**Task brief:** Reproduce every entry in the listing without alteration.

[start Entries provided]

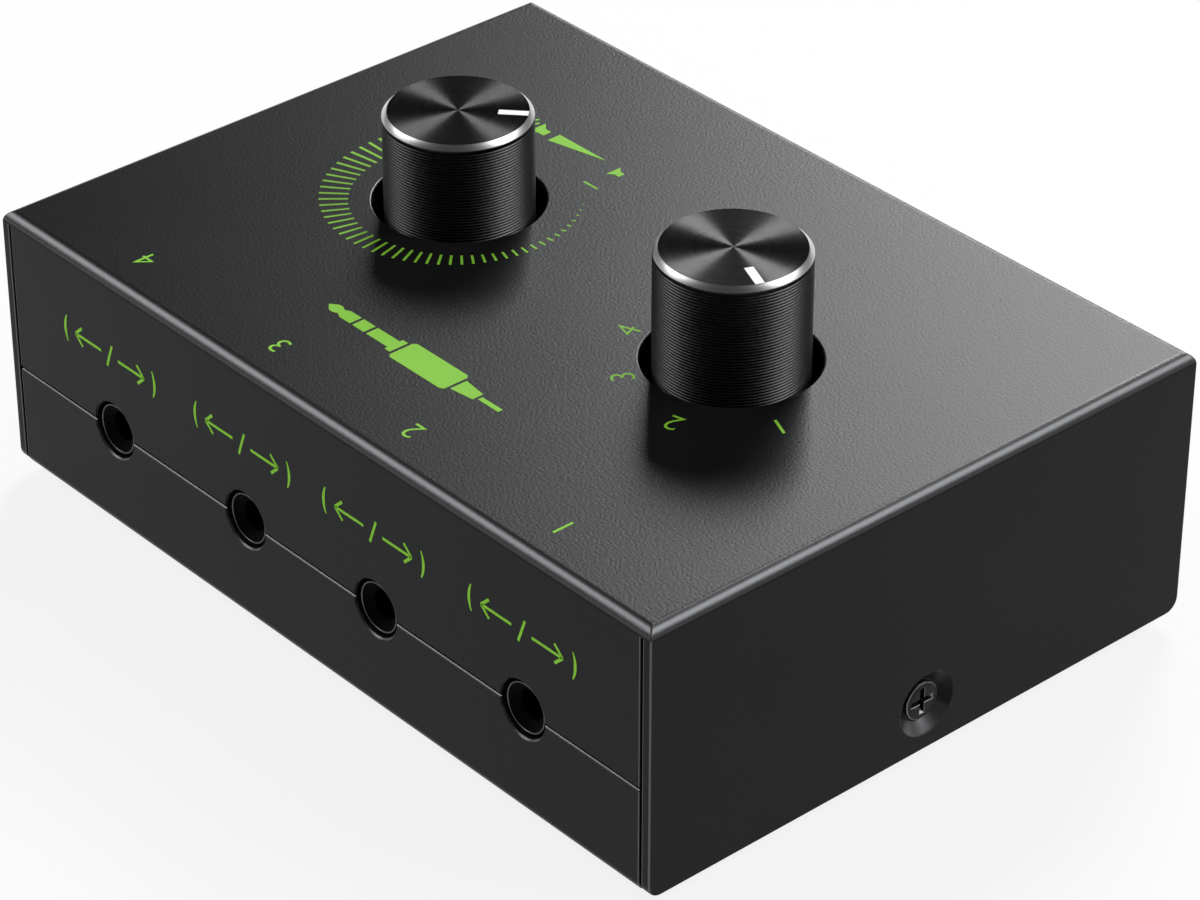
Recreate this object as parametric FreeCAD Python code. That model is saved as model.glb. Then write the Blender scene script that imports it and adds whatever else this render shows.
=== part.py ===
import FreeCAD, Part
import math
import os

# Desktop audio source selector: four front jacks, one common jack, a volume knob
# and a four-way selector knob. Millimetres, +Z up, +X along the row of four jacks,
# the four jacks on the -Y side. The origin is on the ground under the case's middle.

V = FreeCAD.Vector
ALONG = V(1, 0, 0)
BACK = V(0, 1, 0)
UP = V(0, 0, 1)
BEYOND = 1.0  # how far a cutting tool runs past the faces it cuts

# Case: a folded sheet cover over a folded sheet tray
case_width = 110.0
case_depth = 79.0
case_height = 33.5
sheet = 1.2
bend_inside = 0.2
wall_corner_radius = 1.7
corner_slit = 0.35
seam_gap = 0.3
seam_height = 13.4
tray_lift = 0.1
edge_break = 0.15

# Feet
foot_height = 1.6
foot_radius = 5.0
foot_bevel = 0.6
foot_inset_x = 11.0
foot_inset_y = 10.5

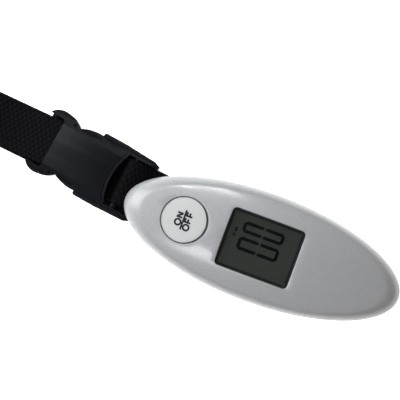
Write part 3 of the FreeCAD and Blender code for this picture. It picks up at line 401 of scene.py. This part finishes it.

[end Entries provided]

**Completed task:**
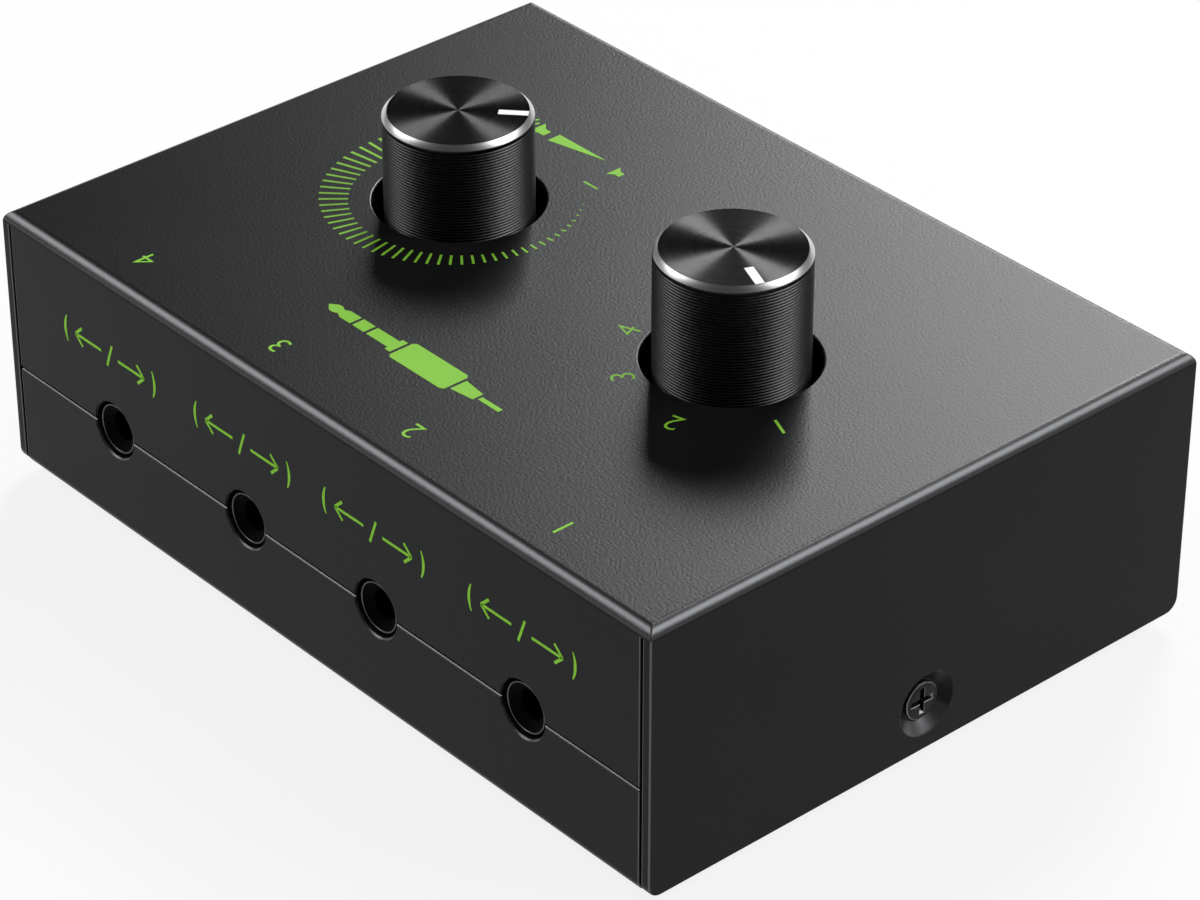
Recreate this object as parametric FreeCAD Python code. That model is saved as model.glb. Then write the Blender scene script that imports it and adds whatever else this render shows.
=== part.py ===
import FreeCAD, Part
import math
import os

# Desktop audio source selector: four front jacks, one common jack, a volume knob
# and a four-way selector knob. Millimetres, +Z up, +X along the row of four jacks,
# the four jacks on the -Y side. The origin is on the ground under the case's middle.

V = FreeCAD.Vector
ALONG = V(1, 0, 0)
BACK = V(0, 1, 0)
UP = V(0, 0, 1)
BEYOND = 1.0  # how far a cutting tool runs past the faces it cuts

# Case: a folded sheet cover over a folded sheet tray
case_width = 110.0
case_depth = 79.0
case_height = 33.5
sheet = 1.2
bend_inside = 0.2
wall_corner_radius = 1.7
corner_slit = 0.35
seam_gap = 0.3
seam_height = 13.4
tray_lift = 0.1
edge_break = 0.15

# Feet
foot_height = 1.6
foot_radius = 5.0
foot_bevel = 0.6
foot_inset_x = 11.0
foot_inset_y = 10.5

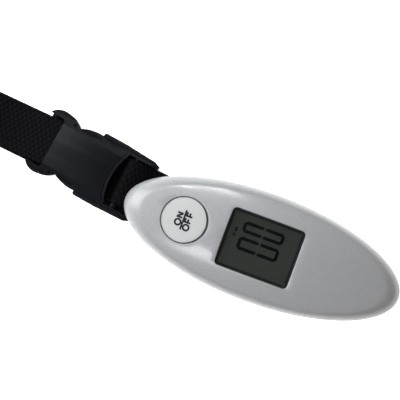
Write part 3 of the FreeCAD and Blender code for this picture. It picks up at line 401 of scene.py. This part finishes it.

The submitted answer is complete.